**Aim**. Your task is to repeat, word for word, the line containing "Vector(map(max, high, point))" and all lines that follow it to the end of the material, and no other lines.

**Recorded data**.
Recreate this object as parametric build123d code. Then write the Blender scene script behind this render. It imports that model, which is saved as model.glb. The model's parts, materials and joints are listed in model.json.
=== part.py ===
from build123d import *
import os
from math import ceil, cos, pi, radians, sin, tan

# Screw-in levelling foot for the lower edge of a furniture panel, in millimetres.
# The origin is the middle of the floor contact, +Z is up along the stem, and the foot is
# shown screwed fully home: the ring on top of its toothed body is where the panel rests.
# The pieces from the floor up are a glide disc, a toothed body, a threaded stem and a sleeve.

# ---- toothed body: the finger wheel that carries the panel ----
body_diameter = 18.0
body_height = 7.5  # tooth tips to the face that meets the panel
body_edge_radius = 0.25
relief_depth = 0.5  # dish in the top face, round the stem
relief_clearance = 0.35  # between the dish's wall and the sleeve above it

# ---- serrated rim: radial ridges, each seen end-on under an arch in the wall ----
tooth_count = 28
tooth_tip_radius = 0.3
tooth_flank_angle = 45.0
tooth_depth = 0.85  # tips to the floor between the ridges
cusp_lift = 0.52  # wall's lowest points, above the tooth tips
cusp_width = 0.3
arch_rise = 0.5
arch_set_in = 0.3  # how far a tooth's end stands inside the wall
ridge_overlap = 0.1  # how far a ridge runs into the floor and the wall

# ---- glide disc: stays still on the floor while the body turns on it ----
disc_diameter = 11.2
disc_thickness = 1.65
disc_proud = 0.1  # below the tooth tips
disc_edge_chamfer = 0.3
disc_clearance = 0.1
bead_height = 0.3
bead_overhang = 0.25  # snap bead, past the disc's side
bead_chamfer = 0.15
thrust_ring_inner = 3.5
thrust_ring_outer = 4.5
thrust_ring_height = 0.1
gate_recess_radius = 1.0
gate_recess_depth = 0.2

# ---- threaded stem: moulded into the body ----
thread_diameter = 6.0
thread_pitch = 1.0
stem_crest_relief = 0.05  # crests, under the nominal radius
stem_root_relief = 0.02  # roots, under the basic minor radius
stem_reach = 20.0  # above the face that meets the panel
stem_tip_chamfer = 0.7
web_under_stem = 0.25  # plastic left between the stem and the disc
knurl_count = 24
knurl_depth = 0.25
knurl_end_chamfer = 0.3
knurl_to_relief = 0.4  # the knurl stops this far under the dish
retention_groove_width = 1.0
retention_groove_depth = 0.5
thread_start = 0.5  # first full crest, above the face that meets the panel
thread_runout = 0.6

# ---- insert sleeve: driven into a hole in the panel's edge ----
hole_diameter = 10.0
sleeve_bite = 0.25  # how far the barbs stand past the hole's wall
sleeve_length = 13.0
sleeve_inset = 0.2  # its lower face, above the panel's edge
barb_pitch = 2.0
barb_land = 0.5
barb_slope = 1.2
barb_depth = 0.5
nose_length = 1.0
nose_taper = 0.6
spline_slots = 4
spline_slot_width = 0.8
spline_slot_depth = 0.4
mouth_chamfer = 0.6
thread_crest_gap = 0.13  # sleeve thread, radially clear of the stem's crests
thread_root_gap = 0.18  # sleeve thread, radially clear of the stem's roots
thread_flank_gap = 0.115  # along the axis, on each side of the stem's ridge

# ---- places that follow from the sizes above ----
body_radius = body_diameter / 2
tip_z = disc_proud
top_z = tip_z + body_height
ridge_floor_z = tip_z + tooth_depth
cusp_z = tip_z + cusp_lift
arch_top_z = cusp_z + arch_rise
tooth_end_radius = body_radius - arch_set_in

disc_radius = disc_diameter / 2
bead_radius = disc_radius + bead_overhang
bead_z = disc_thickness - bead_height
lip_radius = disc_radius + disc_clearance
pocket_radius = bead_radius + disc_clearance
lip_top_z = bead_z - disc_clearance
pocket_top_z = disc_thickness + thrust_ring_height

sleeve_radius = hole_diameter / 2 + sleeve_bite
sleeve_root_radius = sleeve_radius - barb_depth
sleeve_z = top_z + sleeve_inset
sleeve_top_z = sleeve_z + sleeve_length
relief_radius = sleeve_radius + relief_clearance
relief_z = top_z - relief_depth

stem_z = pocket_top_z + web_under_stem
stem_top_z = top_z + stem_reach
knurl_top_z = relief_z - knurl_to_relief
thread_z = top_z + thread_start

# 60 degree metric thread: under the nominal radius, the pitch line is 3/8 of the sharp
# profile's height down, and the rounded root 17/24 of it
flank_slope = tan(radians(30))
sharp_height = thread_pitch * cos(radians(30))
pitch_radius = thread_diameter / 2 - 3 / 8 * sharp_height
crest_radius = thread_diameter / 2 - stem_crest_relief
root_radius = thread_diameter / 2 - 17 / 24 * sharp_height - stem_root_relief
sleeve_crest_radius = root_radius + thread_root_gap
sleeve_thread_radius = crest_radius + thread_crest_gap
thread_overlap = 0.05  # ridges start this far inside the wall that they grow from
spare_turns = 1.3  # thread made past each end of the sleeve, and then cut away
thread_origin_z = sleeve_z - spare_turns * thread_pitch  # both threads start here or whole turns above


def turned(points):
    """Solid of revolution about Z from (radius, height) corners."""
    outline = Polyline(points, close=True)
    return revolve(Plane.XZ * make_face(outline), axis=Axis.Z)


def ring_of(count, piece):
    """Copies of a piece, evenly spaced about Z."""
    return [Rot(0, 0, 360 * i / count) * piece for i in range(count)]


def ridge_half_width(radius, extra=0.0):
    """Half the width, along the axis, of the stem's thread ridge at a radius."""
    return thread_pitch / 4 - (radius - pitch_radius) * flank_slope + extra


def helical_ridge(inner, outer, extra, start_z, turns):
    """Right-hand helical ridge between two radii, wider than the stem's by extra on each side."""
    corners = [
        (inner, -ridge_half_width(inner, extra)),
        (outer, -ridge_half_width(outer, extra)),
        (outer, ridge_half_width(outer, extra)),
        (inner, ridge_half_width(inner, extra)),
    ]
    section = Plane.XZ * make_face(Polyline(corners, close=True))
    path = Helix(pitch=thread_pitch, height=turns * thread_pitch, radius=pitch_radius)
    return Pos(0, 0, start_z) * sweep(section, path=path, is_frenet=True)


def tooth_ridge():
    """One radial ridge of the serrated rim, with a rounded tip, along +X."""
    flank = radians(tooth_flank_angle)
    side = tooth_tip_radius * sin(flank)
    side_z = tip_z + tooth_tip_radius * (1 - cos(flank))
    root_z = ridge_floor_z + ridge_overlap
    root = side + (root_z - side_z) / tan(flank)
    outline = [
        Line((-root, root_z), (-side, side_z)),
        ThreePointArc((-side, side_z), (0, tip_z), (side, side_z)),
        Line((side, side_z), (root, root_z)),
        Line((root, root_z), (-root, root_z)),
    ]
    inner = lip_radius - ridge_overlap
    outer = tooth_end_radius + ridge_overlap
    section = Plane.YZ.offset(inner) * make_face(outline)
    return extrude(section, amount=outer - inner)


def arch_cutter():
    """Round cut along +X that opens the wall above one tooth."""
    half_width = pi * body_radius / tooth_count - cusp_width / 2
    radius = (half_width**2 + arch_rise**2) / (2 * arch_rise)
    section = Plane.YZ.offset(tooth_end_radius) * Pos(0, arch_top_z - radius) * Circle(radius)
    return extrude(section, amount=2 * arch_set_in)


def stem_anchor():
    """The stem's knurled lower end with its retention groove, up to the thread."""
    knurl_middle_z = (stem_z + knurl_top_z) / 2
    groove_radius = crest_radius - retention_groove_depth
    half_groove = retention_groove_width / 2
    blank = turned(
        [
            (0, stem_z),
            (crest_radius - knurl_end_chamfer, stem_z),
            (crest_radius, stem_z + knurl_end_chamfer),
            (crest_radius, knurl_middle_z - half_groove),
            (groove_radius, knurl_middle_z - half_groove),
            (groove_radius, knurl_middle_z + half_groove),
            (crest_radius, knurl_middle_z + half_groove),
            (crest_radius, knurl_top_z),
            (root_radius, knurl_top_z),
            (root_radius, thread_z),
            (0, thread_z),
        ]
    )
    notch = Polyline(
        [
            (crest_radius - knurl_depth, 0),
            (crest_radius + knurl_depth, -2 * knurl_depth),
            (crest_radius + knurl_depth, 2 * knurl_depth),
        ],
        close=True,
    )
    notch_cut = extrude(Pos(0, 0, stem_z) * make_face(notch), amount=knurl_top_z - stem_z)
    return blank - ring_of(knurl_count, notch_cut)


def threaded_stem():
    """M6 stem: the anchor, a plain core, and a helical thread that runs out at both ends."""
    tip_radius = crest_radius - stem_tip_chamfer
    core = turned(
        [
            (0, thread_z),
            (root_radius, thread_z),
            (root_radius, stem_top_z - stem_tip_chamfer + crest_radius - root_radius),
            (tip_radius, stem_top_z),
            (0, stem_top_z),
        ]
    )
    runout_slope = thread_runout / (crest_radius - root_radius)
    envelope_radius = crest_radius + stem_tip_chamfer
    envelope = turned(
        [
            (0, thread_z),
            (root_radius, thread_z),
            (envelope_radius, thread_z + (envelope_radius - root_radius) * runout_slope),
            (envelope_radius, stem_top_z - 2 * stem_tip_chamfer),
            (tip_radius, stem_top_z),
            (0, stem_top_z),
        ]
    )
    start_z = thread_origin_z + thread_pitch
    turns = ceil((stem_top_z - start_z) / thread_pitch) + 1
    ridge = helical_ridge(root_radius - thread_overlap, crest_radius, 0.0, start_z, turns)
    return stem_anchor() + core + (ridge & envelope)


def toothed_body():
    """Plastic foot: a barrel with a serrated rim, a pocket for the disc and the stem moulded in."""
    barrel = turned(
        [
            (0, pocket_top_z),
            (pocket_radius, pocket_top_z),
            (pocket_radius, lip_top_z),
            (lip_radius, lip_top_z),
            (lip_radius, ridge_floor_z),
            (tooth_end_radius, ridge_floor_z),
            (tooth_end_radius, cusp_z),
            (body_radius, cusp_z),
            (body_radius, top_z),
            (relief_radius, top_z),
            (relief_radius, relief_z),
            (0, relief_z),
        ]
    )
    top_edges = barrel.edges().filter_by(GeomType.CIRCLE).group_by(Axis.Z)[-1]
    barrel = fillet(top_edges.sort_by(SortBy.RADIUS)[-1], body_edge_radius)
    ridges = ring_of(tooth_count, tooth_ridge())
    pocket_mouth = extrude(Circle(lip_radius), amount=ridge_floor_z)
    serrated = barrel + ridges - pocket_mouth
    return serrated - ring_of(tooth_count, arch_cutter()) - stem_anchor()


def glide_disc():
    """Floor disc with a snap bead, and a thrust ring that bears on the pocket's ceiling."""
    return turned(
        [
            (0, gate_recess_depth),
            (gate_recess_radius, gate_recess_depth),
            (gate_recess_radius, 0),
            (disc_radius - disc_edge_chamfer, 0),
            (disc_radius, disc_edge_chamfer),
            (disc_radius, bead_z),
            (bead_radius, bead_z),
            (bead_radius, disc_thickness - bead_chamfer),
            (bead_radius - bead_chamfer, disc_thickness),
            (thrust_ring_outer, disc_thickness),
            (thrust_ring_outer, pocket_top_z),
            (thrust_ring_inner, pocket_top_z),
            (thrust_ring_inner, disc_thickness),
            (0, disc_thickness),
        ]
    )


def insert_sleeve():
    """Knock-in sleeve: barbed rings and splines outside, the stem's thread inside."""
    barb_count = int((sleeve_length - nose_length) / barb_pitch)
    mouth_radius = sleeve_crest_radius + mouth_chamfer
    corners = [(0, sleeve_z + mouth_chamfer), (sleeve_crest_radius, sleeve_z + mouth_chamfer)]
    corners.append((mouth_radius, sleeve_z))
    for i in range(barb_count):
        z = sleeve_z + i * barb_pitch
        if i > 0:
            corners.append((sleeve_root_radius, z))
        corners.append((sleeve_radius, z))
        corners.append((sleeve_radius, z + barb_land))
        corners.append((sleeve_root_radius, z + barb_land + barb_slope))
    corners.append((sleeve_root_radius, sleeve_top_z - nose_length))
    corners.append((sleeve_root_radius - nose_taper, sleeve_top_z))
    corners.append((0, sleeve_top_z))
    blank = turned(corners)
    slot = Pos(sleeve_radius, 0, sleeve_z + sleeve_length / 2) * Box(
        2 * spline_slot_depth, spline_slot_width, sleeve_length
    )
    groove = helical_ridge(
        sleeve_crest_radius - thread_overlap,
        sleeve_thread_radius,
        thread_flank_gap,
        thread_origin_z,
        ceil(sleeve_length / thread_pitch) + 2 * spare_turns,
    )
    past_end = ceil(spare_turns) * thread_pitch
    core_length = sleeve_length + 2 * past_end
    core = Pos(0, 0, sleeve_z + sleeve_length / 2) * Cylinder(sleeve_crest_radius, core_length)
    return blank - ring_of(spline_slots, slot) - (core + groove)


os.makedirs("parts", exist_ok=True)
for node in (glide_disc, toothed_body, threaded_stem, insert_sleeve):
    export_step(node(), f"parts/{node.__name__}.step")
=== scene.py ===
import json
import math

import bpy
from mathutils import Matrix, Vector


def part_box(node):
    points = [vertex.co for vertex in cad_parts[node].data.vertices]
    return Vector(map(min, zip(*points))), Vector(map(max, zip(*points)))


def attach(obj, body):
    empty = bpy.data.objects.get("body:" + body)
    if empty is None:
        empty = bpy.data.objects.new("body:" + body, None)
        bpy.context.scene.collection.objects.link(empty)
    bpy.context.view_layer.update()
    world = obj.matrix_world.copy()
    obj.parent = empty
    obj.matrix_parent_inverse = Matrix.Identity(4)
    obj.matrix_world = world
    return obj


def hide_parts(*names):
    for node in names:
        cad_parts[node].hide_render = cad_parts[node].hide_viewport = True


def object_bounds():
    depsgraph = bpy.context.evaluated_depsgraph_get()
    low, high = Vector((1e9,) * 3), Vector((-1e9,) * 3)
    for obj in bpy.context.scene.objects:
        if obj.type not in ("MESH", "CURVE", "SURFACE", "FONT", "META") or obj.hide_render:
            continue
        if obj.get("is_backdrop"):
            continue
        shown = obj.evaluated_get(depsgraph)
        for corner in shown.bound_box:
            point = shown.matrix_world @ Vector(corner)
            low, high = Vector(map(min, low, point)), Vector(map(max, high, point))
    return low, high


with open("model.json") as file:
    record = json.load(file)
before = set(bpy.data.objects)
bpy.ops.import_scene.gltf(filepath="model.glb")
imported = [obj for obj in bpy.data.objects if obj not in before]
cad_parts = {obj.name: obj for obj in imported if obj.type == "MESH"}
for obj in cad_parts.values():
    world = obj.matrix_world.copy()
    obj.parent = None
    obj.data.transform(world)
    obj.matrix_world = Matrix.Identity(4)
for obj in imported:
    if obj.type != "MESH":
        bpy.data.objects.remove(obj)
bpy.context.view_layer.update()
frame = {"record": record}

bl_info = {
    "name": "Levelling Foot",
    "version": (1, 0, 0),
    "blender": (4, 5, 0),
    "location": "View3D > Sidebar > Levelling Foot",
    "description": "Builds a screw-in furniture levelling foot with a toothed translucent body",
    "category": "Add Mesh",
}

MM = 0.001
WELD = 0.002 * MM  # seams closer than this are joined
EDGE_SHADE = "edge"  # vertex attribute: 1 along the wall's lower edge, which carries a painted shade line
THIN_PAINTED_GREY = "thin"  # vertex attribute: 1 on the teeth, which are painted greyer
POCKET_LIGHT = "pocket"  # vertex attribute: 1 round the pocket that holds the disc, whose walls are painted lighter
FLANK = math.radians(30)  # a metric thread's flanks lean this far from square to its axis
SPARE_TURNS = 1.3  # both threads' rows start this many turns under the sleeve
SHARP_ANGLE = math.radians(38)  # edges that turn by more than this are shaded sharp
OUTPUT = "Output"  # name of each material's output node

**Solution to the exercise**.
            low, high = Vector(map(min, low, point)), Vector(map(max, high, point))
    return low, high


with open("model.json") as file:
    record = json.load(file)
before = set(bpy.data.objects)
bpy.ops.import_scene.gltf(filepath="model.glb")
imported = [obj for obj in bpy.data.objects if obj not in before]
cad_parts = {obj.name: obj for obj in imported if obj.type == "MESH"}
for obj in cad_parts.values():
    world = obj.matrix_world.copy()
    obj.parent = None
    obj.data.transform(world)
    obj.matrix_world = Matrix.Identity(4)
for obj in imported:
    if obj.type != "MESH":
        bpy.data.objects.remove(obj)
bpy.context.view_layer.update()
frame = {"record": record}

bl_info = {
    "name": "Levelling Foot",
    "version": (1, 0, 0),
    "blender": (4, 5, 0),
    "location": "View3D > Sidebar > Levelling Foot",
    "description": "Builds a screw-in furniture levelling foot with a toothed translucent body",
    "category": "Add Mesh",
}

MM = 0.001
WELD = 0.002 * MM  # seams closer than this are joined
EDGE_SHADE = "edge"  # vertex attribute: 1 along the wall's lower edge, which carries a painted shade line
THIN_PAINTED_GREY = "thin"  # vertex attribute: 1 on the teeth, which are painted greyer
POCKET_LIGHT = "pocket"  # vertex attribute: 1 round the pocket that holds the disc, whose walls are painted lighter
FLANK = math.radians(30)  # a metric thread's flanks lean this far from square to its axis
SPARE_TURNS = 1.3  # both threads' rows start this many turns under the sleeve
SHARP_ANGLE = math.radians(38)  # edges that turn by more than this are shaded sharp
OUTPUT = "Output"  # name of each material's output node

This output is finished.